Let's start with the one that caused the most noise. Here's a man called Geoffrey Cox, seen here with an expression on his face that suggests someone's just run over his cat.
And in political terms, they have. Cox, he of the lovely Mufasa-sounding voice, is the attorney general: It's his job to give the government legal advice on whatever policies it chooses to pursue.
Labour decided that his advice over the Brexit deal Theresa May recently struck with Brussels should have been published, and used a "humble address" vote to force the government to make it public.

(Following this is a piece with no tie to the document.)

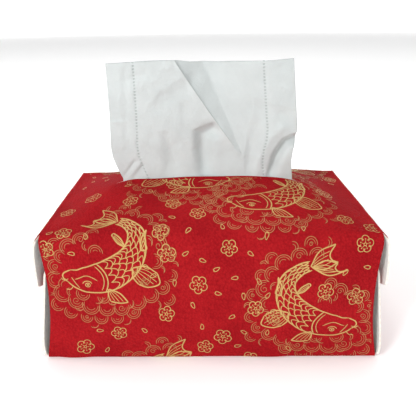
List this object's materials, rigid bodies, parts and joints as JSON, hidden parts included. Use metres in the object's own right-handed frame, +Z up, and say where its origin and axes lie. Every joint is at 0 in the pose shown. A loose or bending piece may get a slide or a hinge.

Why does this advice matter? Because in a few days MPs will be forced to vote on the deal — and some believe it is not as clear-cut as May says, and that above all the backstop arrangement (explainer here) could permanently lock the UK into close ties with the EU and limit our ability to sign trade deals.
Well, the government lost that vote, but it still refused to publish the advice. On Monday, Cox announced that he would only be releasing a summary, later saying he was "caught in a clash of constitutional principles".
What he meant was: It might be in the public interest for such legal advice to be seen — but it might not be in the national interest, if releasing the advice is harmful to Britain.
All of which boils down to Labour claiming that May's government was in "contempt of parliament", an ancient way of saying "you have to do what we say".
This all had terribly exciting implications, especially for fans of brutal punishments in British political history.
The government tried to use a vote to delay proceedings. It lost the vote. This meant MPs would now vote to decide if it was in contempt of parliament. And, er, this happened.
Sadly, praying didn't help. The government lost that one too.
It all leaves us with more questions: What impact will publishing the full advice have on the future of Brexit? (We don't know.) And will Geoffrey Cox and his lovely voice end up in a prison cell under Big Ben? (Hopefully not.)
Now here's the thing. The government actually lost three votes in 63 minutes yesterday. When historians try to make sense of all this, and good luck to them frankly, the ones about contempt almost certainly won't be seen to be the most important.
This man is Dominic Grieve QC. He's a Tory MP and a former attorney general and it's quite possible he will one day be seen as the man who ultimately changed the course of Brexit.
Now, earlier we mentioned that Theresa May has struck a deal with Brussels. Next week MPs will have to vote on it. She's been desperately trying to "sell" the deal to the country, which is why she was recently seen, for example, making a surprise and not entirely successful appearance on This Morning.
The question is: What happens in the extremely likely event that MPs don't back the deal? Well, we are basically at the bit in Infinity War where Doctor Strange looks at all the possible futures and sees a way to beat Thanos, except in this case there are more than 14 million options and there still probably isn't one that will keep everyone happy.
Well, pretty much. That's what happens when people basically want the one thing that almost certainly can't happen, and even then won't produce an outcome that satisfies everyone either.
What we knew was that if the government lost, it had 21 days to decide what to do next. However, Grieve tabled a motion that means what happens next isn't just in the government's hands. Instead, the Commons could vote on what the government will do.
Remember how all the pro-Leave people talked about "taking back control" during the referendum? Yeah, this wasn't how they saw it going.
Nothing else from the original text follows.